We should decide what performance metrics we will use to evaluate the model. There are many different metrics and as always, depending on your problem, you might choose one or another or maybe many of them. I won’t post any code here since there is a huge amount of them.

To end up with a great algorithm, we can add hyper-parameter tuning on top of the chosen algorithms. Here’s an example of doing so by using a Grid Search algorithm.
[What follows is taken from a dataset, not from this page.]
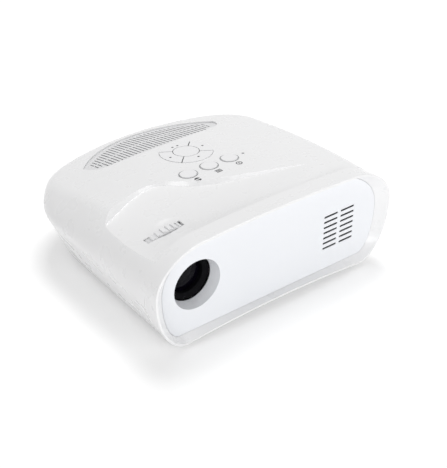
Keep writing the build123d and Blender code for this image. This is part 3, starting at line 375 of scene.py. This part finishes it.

from sklearn.model_selection import GridSearchCV
param_grid = {'C':[0.1,1,10,100,1000], 'gamma':[1,0.1,0.01,0.001,0.0001]}
grid = GridSearchCV(model, param_grid, verbose = 3)
grid.fit(X_train, y_train)
grid.best_params_
grid.best_estimator_

Conclusion

With this I’ve covered all the steps you’ll need for most of your data science projects. Every section should be expanded with code to treat your specific dataset and you should use your expertise to decide which steps you should follow and which steps you shouldn't.